Even from these brief synopses, you can see how similar the stories are, and you'll just have to take my word that they feel even more similar. It's not that the people aren't interesting or that they aren't's their parallel juxtaposition between the two books that makes them ring somewhat false. I also have a hard time believing that Berendt so easily ingratiates himself into rather high society with such ease, particularly in the case of societies that apparently (according to Berendt himself, which of course raises questions about the veracity of these statements) are quite insular and reluctant to admit outsiders. Look, I travel, and wherever I go, I have no problem meeting interesting people, but I also don't immediately get taken by the hand and hauled into insular society festivities, especially in areas where people who live in the cities all their lives are not admitted to the same degree. Berendt still describes himself as an outsider, but in both these books, he is embraced as a confidant and partner in crime. Really? That's how your travel goes, John Berendt? Hmm.

Bottom line is that both these books are worth your time. The writing is far above the average and the stories are engaging. That being said, I recommend picking one or the other (go by your level of interest in either Savannah or Venice) and forgetting the other exists.

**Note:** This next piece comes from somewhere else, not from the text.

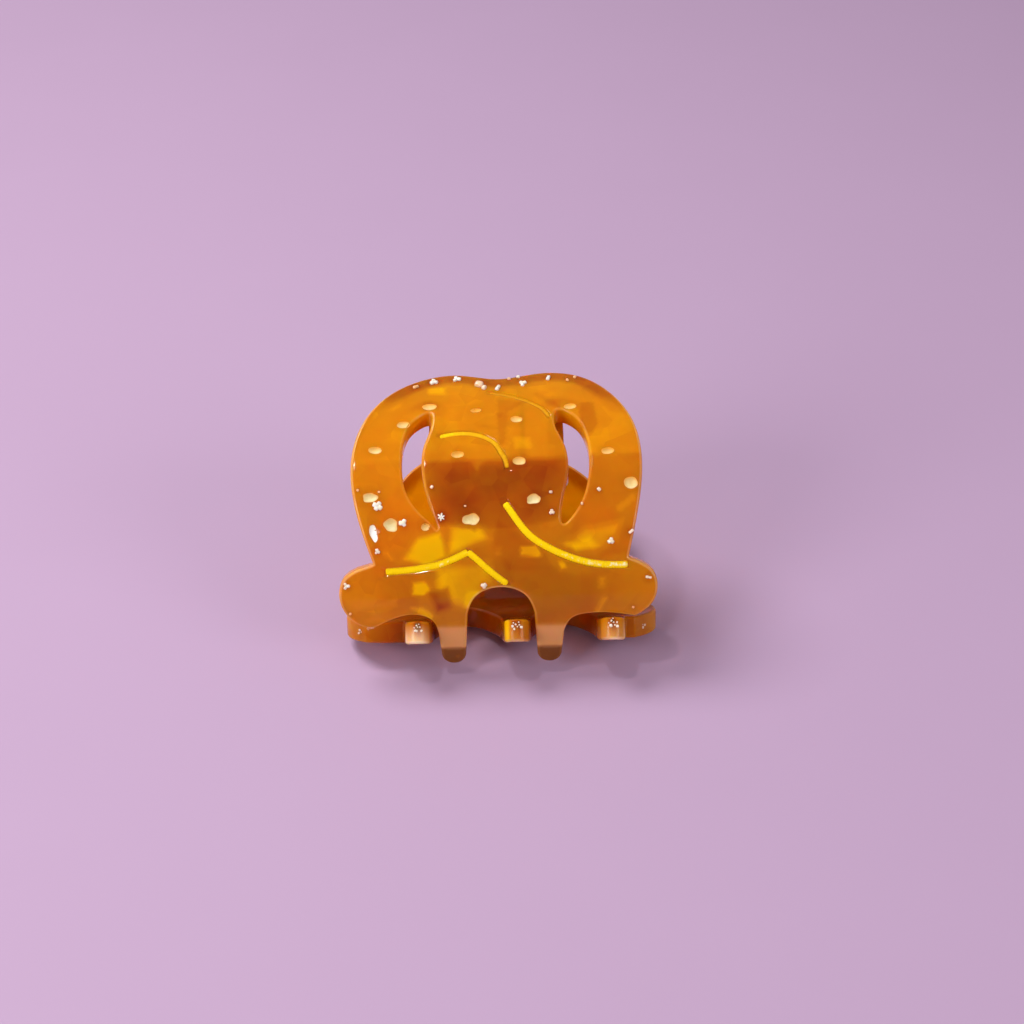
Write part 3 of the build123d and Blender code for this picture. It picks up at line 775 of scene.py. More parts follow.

Also, skip the Midnight in the Garden of Good and Evil movie. I love me some John Cusack but UGH what a mess. Actually, I retract that. Rent the movie, fast forward to the part where you see Chablis (you'll know what I mean if you read Midnight), drop jaw accordingly, and then take that sucker back to wherever you got it. She plays herself in the movie and it's cool as hell to see, since her character was so fascinating in the book.